The confluence of the Missouri
and Mississippi rivers
By 11AM, the weather had improved considerably. The St. Louis area was nearly clear and airports along our route were reporting half-clear skies. The storm front had moved far enough east that we determined we could safely get all the way to Mansfield, Ohio. So, at about 11:30, away we launched into the scattered clouds. We were still west of St. Louis international, so air traffic controllers directed us north for about 10 miles until we were clear of their airspace. Then, we were cleared direct all the way to Mansfield. This clearance, itself, was a learning experience.

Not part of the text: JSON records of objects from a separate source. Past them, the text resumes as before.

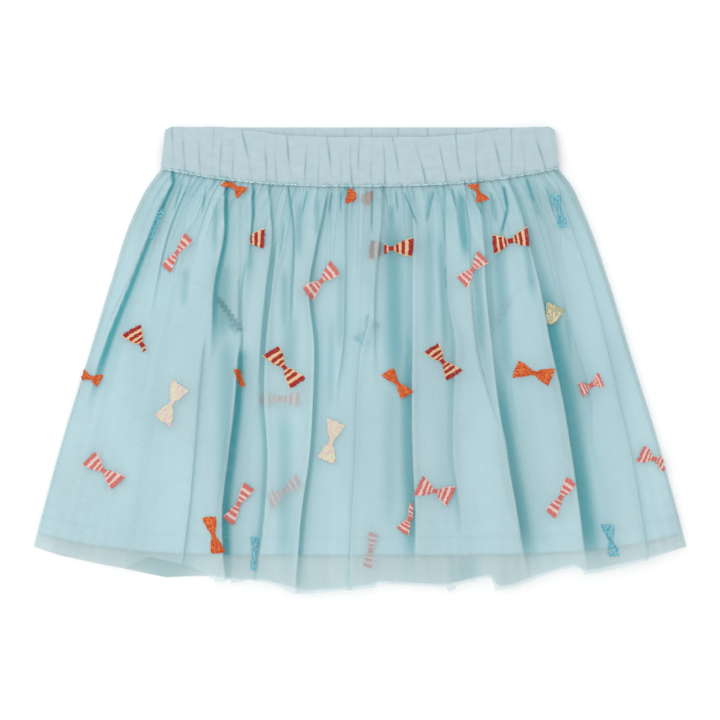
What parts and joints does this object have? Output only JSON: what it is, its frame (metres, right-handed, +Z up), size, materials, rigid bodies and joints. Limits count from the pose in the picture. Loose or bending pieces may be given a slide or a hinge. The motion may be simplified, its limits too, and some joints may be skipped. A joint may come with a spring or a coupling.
{
  "type": "tutu skirt",
  "caption": "Child's gathered net skirt with an elastic waistband, a plain lining and pocket bags, laid flat on its back.",
  "frame": {"origin": "middle of the outline, on the table that the skirt lies on", "axes": "+X across the waist to the picture's right, +Y from the hem to the waist, +Z up from the table through the front panel"},
  "size_m": [0.414, 0.2952, 0.0179],
  "materials": {
    "net": "matt pale blue net, slightly see-through",
    "lining": "matt pale blue fine jersey",
    "pocket": "matt pale blue fine jersey",
    "band": "matt pale blue cotton over elastic"
  },
  "bodies": {
    "root": {"net_back": "net", "lining_back": "lining", "lining_front": "lining", "pocket_left": "pocket", "pocket_right": "pocket", "net_front": "net", "waistband_back": "band", "waistband_front": "band"}
  },
  "joints": []
}
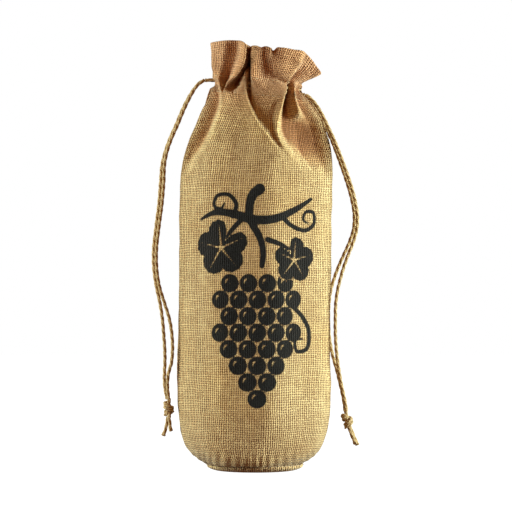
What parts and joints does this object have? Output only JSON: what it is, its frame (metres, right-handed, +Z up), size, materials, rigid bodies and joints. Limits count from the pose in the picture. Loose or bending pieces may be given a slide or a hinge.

“Cardinal 97H, say on-course heading to Mansfield,” the controller said.

Heading to Mansfield? From here? That was two states away! We were barely out of St. Louis -- all I knew was the airway I was on.

“Heading is … uh … standby.” I fumbled with the GPS, trying to figure out how to get it to tell me the heading to a waypoint later in the flight plan. Finally I just took an educated guess: “About 070, I think?”

“Roger, Cardinal 97H, cleared direct Mansfield.”

Well that was new. In my time flying on the West Coast, I’d file a flight plan that followed airways, then fly on the airways, exactly as planned. In the middle of the country, where there’s less traffic and no terrain, I learned it’s common to get a direct clearance to points hundreds of miles away. I’ve since come to expect this. The best part about doing these cross-country trips is learning so many new things! I punched “direct-to Mansfield” into my GPS, wiping away the 9-leg flight plan I’d painstakingly entered before we took off.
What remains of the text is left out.